**INFORMATION SHOWN**
——
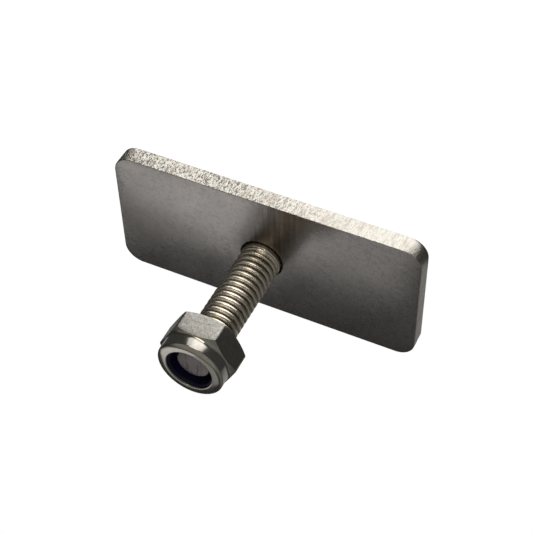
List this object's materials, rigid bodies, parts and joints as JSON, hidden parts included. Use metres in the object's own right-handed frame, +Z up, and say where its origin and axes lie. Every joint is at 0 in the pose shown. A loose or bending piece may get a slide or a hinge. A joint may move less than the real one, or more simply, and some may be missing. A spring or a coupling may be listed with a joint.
{
  "type": "t-bolt",
  "caption": "Rectangular head plate with a threaded stud standing square on it, and a nylon-insert lock nut that screws along the stud.",
  "frame": {"origin": "the point where the stud's axis meets the plate's back face", "axes": "+Z up the stud, towards the nut; X along the plate's length"},
  "size_m": [0.046, 0.0209, 0.0248],
  "materials": {
    "plate_steel": "satin",
    "stud_steel": "bright rolled",
    "weld_steel": "ground flush",
    "nut_steel": "polished",
    "nylon": "smooth"
  },
  "bodies": {
    "bolt": {"plate": "plate_steel", "stud": "stud_steel", "back_weld": "weld_steel"},
    "ring": {"nylon_insert": "nylon"},
    "nut": {"lock_nut": "nut_steel"}
  },
  "joints": [
    {"name": "nut_travel", "type": "slide", "parent": "bolt", "child": "ring", "axis": [0, 0, 1], "range_m": [-0.015, 0.004]},
    {"name": "nut_spin", "type": "hinge", "parent": "ring", "child": "nut", "pos_m": [0, 0, 0.0187], "axis": [0, 0, 1], "range_deg": [-5400, 1440]}
  ],
  "couplings": [
    {"joint": "nut_spin", "follows": "nut_travel", "rad_per_m": 6283.2}
  ]
}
——
**CHALLENGE**
Pull every line containing "slide" from the material above.

**THE ANSWER**
List this object's materials, rigid bodies, parts and joints as JSON, hidden parts included. Use metres in the object's own right-handed frame, +Z up, and say where its origin and axes lie. Every joint is at 0 in the pose shown. A loose or bending piece may get a slide or a hinge. A joint may move less than the real one, or more simply, and some may be missing. A spring or a coupling may be listed with a joint.
    {"name": "nut_travel", "type": "slide", "parent": "bolt", "child": "ring", "axis": [0, 0, 1], "range_m": [-0.015, 0.004]},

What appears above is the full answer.